What retailers can do

Money and Mental Health says these marketing tricks all tempt consumers to spend more than they can afford and leave them vulnerable to debt troubles. The charity is calling on retailers to make online shopping slower and more considered by adding friction back into the process.

Friction is anything that stops us completing tasks and it can mean lost revenue for retailers. “Take an example of a queue in an actual store,” Nightingale says. “How many times did you drop your potential purchase because you were standing in a long queue?”

Online friction includes having to click multiple buttons or read small print, things designers usually try to minimise. Processing information is expensive in terms of energy and effort, Nightingale says. “Our brain is generally looking for easier ways, so it can conserve energy for other things that are more important.”

Sam Nurse is a debt adviser and the chair of Money Advice Hub. She says impulse buys cause problems when they conflict with priority costs, such as rent. She advises clients struggling with their spending to “try to become self-aware of any impulse buying habits and find ways to disrupt the urge”.

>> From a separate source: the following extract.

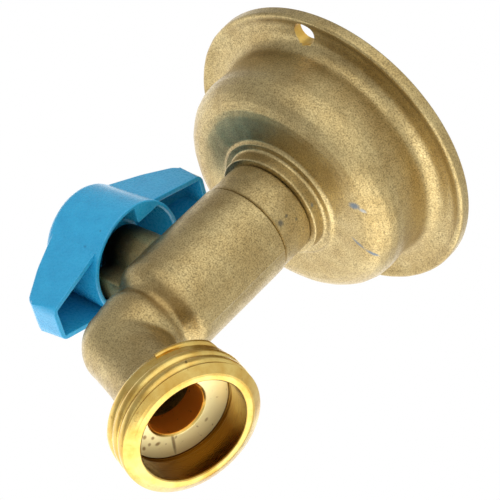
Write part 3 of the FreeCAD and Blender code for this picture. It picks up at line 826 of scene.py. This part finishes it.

Nurse wants retailers to adopt “ethical marketing and advertising policies that aim not to exploit impulse buying among lower income groups and vulnerable consumers”. She and Ware are both calling on online stores to help consumers to assess affordability and consequences before paying – but that is the opposite of the feelgood, low-effort world retailers are building online.

“When I first started in marketing around six years ago I thought now I know about all the tactics I wouldn’t be able to fall for them,” Ware says. “I’d look at ads for gambling sites and think how ridiculous their tactics are and that I would never be drawn in – but managed to be drawn in by something just as addictive.”